COVID-19 has been one of the most well-documented diseases to have occurred in recent years. Its initial effects on the world population were nothing less than staggering, and getting it under control was a priority. This persistent coverage of the disease and its advance is part of the reason that we’re finally approaching a point where life can return to normal. However, there remain unanswered questions about the condition that will remain relevant from here on out. One such concern is the appearance of asymptomatic covid cases in children.
What To Know About Asymptomatic Covid
The risks of COVID-19 in younger patients have been an area of ongoing study since the beginning of the pandemic. The outcomes of these studies indicate that there may be a reduced risk of contracting the disease in younger patients. However, this may not be wholly accurate. Those studies were focused on the occurrence of covid symptoms in children. What was learned later is that children may contract COVID-19 without experiencing any of the associated symptoms. This means that persistent covid checks are necessary for children to ensure the protection of those who may still contract it. If you have potentially vulnerable family members in your home, continue to have your children do the following:
- Social distancing and mask-wearing outside the home
- Thoroughly washing their hands to prevent disease spread
- Rapid reception of the booster shots that become available
This disease has been exceptionally difficult to counter. This is due, in part, to the mutation rate that it has demonstrated. This rate of mutation has been aggravated by the large number of people who refused to properly vaccinate when they became available. These individuals also tended to fall into the category of those who refused to adhere to CDC guidelines, including social distancing and mask-wearing. The result has been an ongoing stream of variants that are only recently beginning to be controlled. Thankfully, these new strains don’t appear to produce symptoms worse than those of the original. However, they have been shown to be more contagious, especially the omicron variant.
The ongoing tracking of the spread of COVID among vaccinated individuals has shown great promise. Those individuals who are fully vaccinated are significantly less likely to contract the disease. Further, when they do, their symptoms tend to be less severe and their recovery faster. This remains true even for more recent strains, giving hope this may soon all be over. Best practices still include remaining masked when outside the home, and maintaining social distancing until the CDC lifts these guidelines.

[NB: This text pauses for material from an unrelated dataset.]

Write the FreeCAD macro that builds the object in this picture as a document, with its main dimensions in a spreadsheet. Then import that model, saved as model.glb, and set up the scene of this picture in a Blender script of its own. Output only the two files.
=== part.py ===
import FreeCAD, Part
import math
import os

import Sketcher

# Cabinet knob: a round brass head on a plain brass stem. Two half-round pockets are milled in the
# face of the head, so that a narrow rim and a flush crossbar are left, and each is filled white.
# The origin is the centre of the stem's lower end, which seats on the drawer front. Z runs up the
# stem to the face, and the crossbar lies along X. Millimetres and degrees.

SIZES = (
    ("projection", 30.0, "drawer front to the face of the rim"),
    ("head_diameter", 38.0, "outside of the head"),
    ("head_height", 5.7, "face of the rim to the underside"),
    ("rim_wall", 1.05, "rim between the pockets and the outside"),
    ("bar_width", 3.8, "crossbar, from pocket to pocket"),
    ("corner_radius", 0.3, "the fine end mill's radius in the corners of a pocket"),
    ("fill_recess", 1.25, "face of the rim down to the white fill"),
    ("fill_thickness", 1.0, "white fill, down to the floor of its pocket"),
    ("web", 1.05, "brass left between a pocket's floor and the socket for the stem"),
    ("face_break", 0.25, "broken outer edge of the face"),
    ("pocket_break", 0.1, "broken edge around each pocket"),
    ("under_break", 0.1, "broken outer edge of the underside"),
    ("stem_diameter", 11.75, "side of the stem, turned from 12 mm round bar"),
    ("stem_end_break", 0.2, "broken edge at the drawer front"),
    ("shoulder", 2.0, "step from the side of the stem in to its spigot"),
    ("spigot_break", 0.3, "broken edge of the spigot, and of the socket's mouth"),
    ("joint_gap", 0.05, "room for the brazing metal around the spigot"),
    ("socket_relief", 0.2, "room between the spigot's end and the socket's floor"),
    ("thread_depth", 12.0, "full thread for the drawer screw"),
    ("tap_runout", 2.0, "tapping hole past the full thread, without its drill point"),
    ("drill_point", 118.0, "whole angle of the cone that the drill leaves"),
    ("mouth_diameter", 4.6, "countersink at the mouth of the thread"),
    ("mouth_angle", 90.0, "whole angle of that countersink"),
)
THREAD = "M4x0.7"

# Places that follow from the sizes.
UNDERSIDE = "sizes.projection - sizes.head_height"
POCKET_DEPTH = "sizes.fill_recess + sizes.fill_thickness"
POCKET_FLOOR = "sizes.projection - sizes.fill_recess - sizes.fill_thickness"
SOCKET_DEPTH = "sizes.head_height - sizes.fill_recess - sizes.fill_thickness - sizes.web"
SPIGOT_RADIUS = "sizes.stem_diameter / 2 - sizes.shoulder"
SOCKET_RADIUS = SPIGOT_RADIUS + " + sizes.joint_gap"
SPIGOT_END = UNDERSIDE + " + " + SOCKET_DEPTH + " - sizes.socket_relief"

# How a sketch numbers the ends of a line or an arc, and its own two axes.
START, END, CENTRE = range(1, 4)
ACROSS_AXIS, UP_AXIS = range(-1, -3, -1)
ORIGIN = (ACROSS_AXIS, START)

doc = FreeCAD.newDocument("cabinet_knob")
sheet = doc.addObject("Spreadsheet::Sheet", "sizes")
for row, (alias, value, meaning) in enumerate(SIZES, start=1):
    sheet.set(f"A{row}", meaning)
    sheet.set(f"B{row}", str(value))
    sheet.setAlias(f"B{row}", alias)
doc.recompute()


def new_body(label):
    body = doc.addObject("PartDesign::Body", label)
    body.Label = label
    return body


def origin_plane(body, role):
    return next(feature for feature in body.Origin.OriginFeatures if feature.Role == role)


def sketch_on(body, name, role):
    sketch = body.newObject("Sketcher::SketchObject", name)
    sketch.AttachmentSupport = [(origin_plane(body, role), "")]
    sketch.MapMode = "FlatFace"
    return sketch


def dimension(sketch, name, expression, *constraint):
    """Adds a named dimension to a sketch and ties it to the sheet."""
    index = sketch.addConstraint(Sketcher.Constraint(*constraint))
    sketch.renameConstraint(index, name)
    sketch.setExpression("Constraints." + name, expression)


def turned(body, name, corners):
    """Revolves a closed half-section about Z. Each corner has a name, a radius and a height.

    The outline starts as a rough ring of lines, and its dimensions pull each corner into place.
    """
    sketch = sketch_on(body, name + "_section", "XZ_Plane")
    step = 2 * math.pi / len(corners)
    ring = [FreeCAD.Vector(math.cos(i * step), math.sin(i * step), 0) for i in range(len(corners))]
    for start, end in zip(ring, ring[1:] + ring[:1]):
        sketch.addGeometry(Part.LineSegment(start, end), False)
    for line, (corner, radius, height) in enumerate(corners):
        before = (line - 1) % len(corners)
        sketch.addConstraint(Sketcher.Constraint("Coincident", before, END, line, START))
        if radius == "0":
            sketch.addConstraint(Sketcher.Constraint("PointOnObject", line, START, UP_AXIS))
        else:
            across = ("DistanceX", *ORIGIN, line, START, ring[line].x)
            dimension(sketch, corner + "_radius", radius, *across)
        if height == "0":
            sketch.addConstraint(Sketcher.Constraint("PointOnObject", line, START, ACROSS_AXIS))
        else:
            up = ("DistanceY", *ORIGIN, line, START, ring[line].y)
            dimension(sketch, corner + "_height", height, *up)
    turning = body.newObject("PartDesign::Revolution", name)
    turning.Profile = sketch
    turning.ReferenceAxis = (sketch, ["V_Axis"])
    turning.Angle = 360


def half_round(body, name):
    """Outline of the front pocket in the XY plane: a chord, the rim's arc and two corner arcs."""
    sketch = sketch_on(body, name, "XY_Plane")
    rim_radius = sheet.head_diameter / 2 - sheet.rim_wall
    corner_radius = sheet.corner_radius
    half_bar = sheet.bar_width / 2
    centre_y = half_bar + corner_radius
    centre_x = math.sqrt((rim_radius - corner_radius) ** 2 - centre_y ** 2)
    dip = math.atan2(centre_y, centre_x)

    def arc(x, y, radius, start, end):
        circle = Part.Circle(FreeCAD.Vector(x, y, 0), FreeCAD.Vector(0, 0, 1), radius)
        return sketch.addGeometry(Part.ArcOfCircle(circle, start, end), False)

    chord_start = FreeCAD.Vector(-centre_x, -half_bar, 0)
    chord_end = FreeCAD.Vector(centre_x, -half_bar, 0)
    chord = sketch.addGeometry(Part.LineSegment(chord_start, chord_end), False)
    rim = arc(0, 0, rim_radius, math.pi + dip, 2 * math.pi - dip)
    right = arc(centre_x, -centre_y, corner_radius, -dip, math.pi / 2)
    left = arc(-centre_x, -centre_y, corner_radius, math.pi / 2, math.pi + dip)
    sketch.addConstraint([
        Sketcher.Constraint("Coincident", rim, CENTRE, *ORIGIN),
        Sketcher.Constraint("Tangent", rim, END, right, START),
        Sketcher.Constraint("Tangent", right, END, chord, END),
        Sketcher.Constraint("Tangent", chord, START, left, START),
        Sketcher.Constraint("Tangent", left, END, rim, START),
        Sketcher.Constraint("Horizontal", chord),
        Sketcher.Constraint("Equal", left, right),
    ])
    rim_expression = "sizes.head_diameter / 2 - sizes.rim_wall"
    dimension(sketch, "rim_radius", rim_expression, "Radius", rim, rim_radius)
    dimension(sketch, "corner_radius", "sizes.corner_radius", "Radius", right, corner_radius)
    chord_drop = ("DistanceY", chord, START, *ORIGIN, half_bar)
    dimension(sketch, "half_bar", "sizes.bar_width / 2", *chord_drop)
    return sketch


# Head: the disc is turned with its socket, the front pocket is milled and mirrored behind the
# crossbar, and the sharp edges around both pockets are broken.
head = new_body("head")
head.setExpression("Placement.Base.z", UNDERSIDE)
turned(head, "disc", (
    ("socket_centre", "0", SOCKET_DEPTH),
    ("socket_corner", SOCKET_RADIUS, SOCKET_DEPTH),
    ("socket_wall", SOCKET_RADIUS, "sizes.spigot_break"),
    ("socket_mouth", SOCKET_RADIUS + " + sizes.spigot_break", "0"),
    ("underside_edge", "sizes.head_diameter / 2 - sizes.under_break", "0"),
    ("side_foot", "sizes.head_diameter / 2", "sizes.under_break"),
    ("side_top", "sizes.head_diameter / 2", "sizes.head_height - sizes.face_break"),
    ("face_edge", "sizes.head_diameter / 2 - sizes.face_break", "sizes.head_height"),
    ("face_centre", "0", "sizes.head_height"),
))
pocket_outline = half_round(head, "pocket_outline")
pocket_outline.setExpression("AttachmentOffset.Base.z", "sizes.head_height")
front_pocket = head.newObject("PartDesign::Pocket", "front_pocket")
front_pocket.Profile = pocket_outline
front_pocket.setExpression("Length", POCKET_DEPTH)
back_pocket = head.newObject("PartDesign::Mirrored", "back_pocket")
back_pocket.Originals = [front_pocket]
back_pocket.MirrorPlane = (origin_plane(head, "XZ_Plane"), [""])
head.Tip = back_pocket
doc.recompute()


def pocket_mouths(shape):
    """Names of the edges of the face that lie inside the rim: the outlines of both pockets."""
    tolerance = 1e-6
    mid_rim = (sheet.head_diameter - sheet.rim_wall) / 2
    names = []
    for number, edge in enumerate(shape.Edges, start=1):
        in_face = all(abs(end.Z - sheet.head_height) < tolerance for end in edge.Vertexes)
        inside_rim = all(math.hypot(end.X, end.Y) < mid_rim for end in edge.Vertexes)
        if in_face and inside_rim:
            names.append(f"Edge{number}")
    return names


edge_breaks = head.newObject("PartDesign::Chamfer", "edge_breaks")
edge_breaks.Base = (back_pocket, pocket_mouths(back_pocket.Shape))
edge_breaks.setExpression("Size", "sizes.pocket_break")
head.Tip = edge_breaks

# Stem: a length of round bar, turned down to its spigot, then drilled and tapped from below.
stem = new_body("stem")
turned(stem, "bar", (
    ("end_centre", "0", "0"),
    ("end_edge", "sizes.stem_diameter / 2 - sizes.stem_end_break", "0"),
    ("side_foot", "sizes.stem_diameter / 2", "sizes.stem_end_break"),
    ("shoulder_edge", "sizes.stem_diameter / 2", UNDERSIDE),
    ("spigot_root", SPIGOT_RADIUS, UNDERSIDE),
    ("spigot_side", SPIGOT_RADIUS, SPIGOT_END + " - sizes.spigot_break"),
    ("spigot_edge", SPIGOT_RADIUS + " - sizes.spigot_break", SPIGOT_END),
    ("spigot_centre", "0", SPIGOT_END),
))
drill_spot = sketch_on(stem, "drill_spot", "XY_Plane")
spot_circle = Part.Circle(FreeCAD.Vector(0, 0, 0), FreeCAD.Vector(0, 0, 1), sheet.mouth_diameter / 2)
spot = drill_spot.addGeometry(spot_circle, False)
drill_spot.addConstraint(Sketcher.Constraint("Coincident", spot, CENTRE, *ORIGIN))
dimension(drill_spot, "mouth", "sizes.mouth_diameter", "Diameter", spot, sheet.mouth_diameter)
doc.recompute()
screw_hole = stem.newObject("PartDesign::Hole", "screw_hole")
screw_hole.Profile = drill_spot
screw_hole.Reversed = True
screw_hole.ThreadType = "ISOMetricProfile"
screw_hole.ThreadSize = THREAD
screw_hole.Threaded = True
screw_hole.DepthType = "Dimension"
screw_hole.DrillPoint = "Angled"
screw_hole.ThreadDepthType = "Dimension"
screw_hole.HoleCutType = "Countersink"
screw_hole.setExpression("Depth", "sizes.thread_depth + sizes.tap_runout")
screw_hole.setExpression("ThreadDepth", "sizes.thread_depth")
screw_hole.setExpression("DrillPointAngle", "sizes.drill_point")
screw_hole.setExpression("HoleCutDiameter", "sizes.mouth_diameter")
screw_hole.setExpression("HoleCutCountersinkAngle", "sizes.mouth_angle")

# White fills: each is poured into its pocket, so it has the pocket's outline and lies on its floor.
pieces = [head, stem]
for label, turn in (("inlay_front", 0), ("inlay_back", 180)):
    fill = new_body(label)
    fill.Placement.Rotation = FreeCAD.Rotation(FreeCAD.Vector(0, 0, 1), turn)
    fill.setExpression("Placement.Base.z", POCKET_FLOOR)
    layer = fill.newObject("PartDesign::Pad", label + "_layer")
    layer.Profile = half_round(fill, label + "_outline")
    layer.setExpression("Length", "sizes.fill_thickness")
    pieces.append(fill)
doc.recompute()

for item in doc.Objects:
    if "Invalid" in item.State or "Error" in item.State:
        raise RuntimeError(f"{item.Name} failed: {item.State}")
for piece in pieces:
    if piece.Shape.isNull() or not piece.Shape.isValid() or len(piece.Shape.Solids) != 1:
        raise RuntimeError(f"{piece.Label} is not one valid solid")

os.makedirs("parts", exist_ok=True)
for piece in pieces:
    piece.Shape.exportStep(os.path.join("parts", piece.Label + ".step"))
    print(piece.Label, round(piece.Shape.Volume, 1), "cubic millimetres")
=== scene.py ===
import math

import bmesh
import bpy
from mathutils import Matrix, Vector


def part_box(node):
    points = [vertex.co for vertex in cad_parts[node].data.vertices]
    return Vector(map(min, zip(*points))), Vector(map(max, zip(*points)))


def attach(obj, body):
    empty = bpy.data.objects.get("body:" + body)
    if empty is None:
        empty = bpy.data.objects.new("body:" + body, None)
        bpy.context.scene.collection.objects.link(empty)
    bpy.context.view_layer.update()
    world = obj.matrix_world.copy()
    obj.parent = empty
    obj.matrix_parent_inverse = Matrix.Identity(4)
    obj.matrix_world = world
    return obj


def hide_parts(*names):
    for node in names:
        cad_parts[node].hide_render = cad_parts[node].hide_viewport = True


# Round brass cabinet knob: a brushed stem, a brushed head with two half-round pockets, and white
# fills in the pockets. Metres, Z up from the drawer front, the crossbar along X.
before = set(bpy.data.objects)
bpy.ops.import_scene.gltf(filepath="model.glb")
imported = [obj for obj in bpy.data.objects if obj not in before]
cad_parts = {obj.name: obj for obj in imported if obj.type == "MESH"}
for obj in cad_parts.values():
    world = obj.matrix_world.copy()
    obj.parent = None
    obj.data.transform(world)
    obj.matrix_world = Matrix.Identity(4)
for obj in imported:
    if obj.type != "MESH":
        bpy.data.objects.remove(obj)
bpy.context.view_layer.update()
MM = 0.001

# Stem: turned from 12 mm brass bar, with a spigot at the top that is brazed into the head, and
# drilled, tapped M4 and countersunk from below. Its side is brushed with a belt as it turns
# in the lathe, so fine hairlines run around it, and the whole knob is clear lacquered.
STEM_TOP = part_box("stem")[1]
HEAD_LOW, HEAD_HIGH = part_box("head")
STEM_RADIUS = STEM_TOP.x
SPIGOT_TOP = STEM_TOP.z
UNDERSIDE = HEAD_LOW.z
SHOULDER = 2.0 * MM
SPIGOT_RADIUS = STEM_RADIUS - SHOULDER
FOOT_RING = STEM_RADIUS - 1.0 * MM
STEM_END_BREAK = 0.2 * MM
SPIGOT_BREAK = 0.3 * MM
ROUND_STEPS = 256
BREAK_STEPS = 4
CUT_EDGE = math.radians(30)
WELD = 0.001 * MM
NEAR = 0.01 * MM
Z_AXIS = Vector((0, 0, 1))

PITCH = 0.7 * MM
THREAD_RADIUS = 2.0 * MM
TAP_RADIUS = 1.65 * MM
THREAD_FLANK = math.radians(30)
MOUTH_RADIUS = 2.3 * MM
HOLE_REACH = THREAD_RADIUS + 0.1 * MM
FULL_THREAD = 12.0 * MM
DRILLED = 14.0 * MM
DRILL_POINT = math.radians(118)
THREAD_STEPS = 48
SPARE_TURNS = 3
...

Your Physician Can Keep You Up To Date On COVID
Outside of a recent spike following the Christmas season, infection rates for COVID continue to drop. Occasional surges are seen when new variants appear, but two years of practice in avoiding infection has made it more difficult for it to spread. Keeping in touch with your physician ensures that you’ll have the latest information backed by medical science regarding the disease. We’re not quite out of the forest yet, but the trees are thinning.